Friday, August 28, 2009

Yes!

Sometimes you really aren't surprised by someone's statement. A colleague was strutting his stuff (or at least trying to) to one of the junior programmers and stated, "Would you believe I was a self taught programmer?" My first thought was to shout YES BECAUSE YOU ARE A CRAPPY, SLOPPY, SLOB OF A PROGRAMMER!! But I wisely kept my mouth shut while he continued on, "Yea I went to school, and by the end I was teaching the professor stuff." This does not surprise me, that he thought he was teaching something to the professor, he has that high an opinion of himself. I had heard enough, and interrupted with work, interestingly enough to go over one of his 'improvements' that I needed to rebuild from scratch to extend the functionality of. To me, he will always be a stray cat and this was just another of his rodent's I was having to clean up.

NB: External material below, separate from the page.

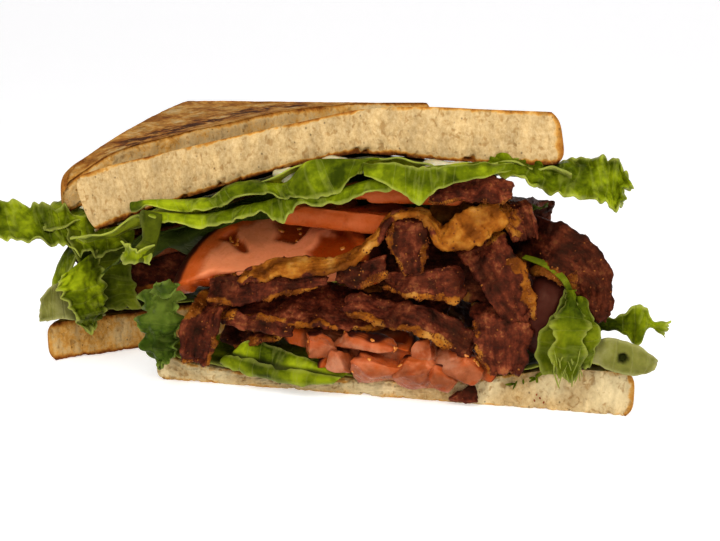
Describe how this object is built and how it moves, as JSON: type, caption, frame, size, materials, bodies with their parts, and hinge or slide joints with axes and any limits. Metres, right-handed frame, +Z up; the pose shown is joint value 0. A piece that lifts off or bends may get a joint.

Wednesday, August 26, 2009

When yoda speaks, listen, you should.

Working in software, you time is valuable. In addition, your time is often billable to clients or capitalizable for your company. You track your time, what projects you are working on, defects, bug fixes, client calls, planning meetings - you track it all. You don't do this because its fun, you do it because it is necessary. You especially do it when times are tight, because if you bill your time to clients it makes the company money and when you capitalize your time, the expense is spread over time and both those things makes the bottom line better. Your company buys MS project organizing software that allows you to track it painfully. Oh, did I say that out-loud, of course what I meant is that they buy time tracking software that allows you to track it painlessly (or not in our case.) When you switch to a department where most of the time is on capitalizable projects, you beg endlessly for you manager to setup - oops that out-loud thing again - ask your manager to authorize you to log time against the department's projects which of course are already setup (or not in our case.) And so when you get to the end of the quarter, there your department is with 80% (or 0% in our case) of your time either billed or capitalized and the VP of the division is a happy camper. In our case, he isn't and my manager and his manager both got called out on their failure. All I have to say is, I TOLD YOU SO!